The term comes from the Grove of Akademos, where Plato taught, in honor of Akademos, a mythic
hero
in the Trojan War, said to live on a farm “six
stadia
outside Athens,” and who gave refuge to Castor and Pollux after their search for their kidnapped sister, Helen of Sparta. The word has held on to this sense of respite from the real world. By the 16th century, it had taken on figurative significance as any center of training, and by the mid-19th century “the academy” had come to mean the extended world of education and scholarship. However,
academic
has devolved into an embattled term far afield from Plato’s school. On one hand, it suggests rigorous intellectualism; on the other, scholars hopelessly lost in clouds of thought.

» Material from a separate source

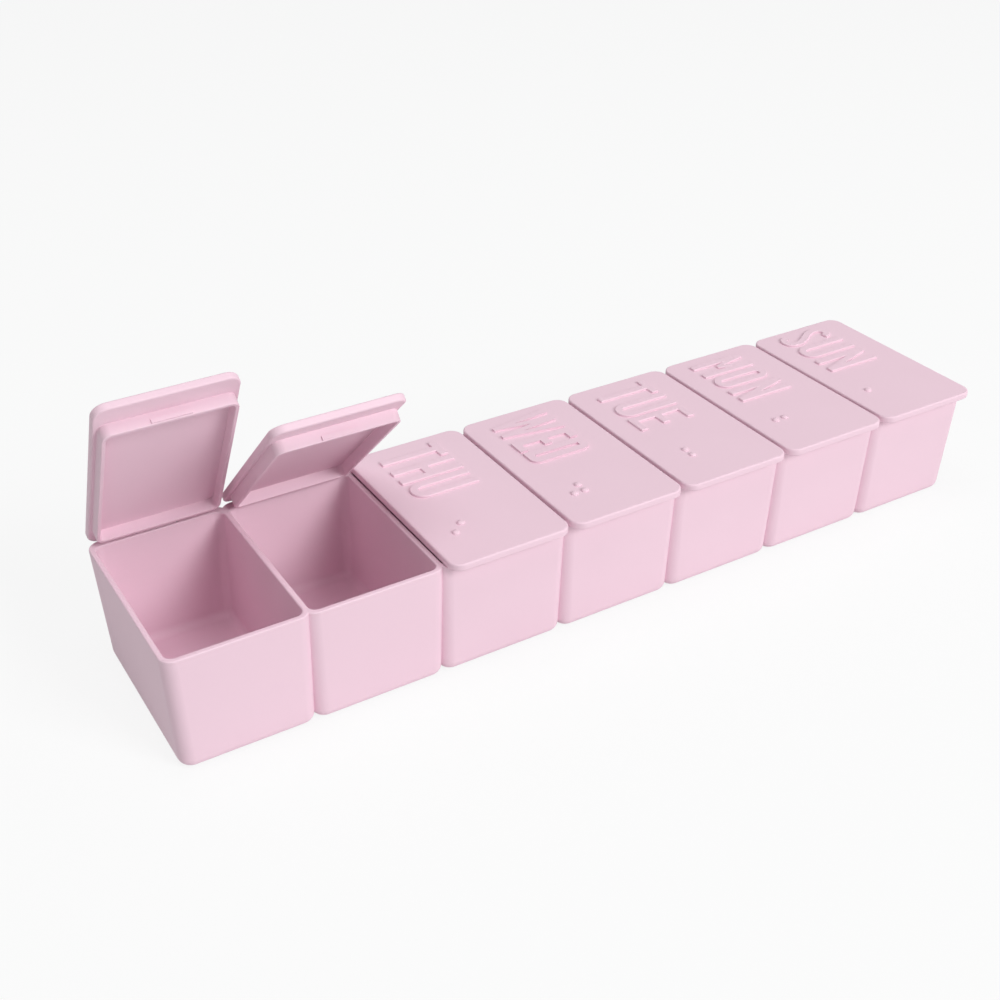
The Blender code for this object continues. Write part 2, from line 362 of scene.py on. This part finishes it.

Camille Paglia said, in an interview with Shane Berry of Three Monkeys Online, “[A]s the decades passed and poststructuralism, postmodernism, and New Historicism took root in the
academy
, I began to realize how many of my skills as a commentator on art and culture came from my early training in the New Criticism.” Synchronistically, I recently found this note I took from a conversation with my friend mythologist Joseph Campbell, in which he said, rather impishly: “I’m with those philosophers in the academy—until their feet leave the ground.” Companion terms include
the groves of Academe,
a reference to Horace’s
silvas Academi
; the venerable
Académie Française
;
and the
Academy Award
, alluding to the romantic notion of an idyllic life dedicated to thinking, research, or creativity, whether on a bucolic campus, amid the privileged halls of Paris, or behind the walled gardens of Hollywood.